Solve this combination with a summation. Edited and maybe Solved

Question

I have been quite stuck on this problem and with the help of others, I may have solved it. This is what I have to prove. $$\binom{N}{n+1}=\sum^{N-1}_{k=n} \binom{k}{n}.$$

So far I have this
$${N \choose {n+1}}={{N-1}\choose{n+1}}+{{N-1}\choose n}.$$ by Pascals triangle. If I repeat this idea, I believe I end up with:
$$={{N-x}\choose{n+1}}+{{N-x}\choose{n}}...+{{{N-1}\choose n}}$$For some $x$ such that $x=n+1$. But lets go one further. $$={{N-x-1}\choose{n+1}}+{{N-x-1}\choose{n}}...+{{{N-1}\choose n}}.$$
But this reduces to $${{n}\choose{n+1}}+{{n}\choose{n}}...+{{{N-1}\choose n}}.$$ However $${{n}\choose{n+1}}=0$$. Therefore we are just left with: $\sum^{N-1}_{k=n} \binom{k}{n}.$ as desired.

Answer 1

Prove by induction that, if $\,r\le N-n-2$: $$\binom N{n+1}=\sum_{i=0}^{r}\binom {N-1-i}n +\binom{N-1-r}{n+1}$$ Indeed, for $r=0$, it is Pascal's formula.

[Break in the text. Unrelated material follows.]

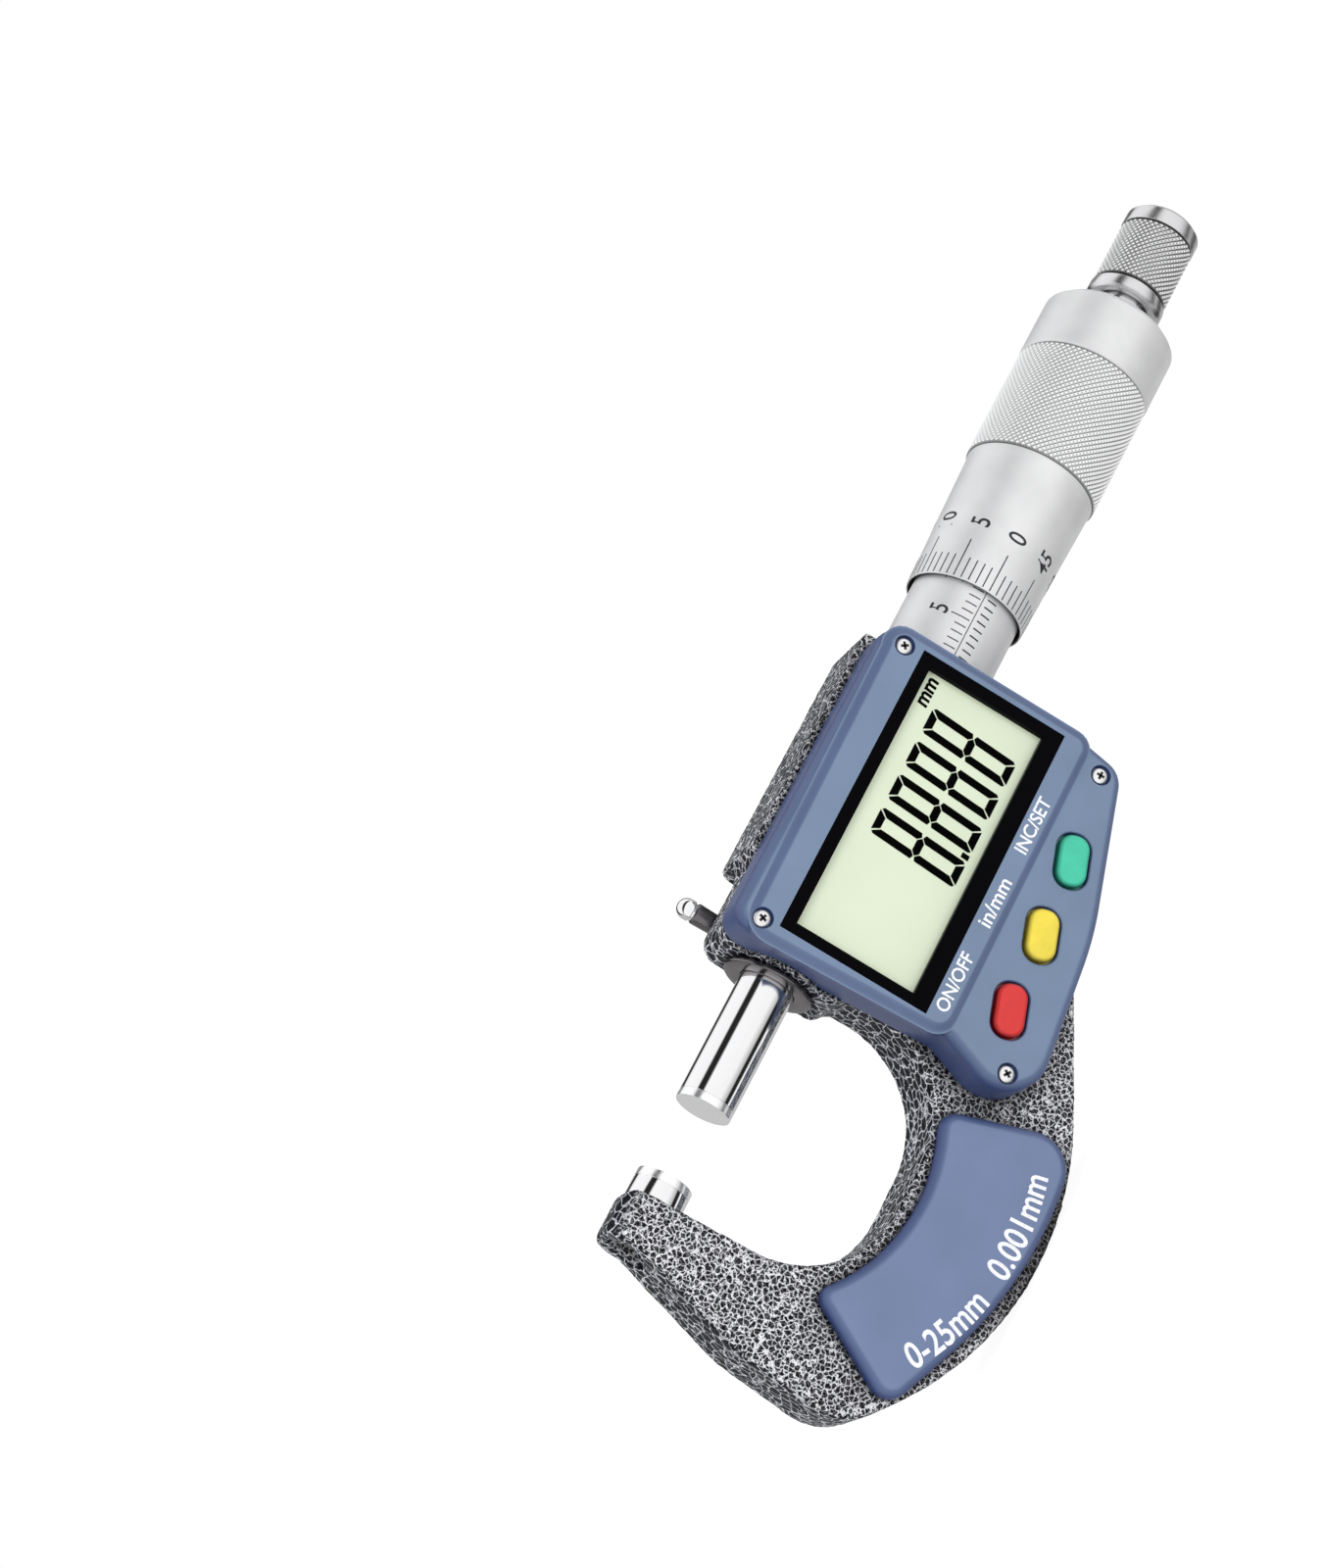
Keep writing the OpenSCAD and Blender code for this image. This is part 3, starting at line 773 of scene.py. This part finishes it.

If $r<N-n-2$, use again the formula in the last term: \begin{align*} \binom N{n+1}&=\sum_{i=0}^{r}\binom {N-1-i}n +\binom{N-1-r-1}{n}+\binom{N-1-r-1}{n+1}\\&=\sum_{i=0}^{r+1}\binom {N-1-i}n + \binom{N-1-r-1}{n+1} \end{align*}

Now setting $r$ to the maximum value $N-n-2$, you get: \begin{align*} \binom N{n+1}&=\sum_{i=0}^{N-n-2}\binom {N-1-i}n +\binom{n+1}{n+1}\\ &=\sum_{i=0}^{N-n-2}\binom {N-1-i}n +\binom nn=\sum_{i=0}^{N-n-1}\binom {N-i}n \end{align*}

Then set $k=N-1-i\,$ to get the formula.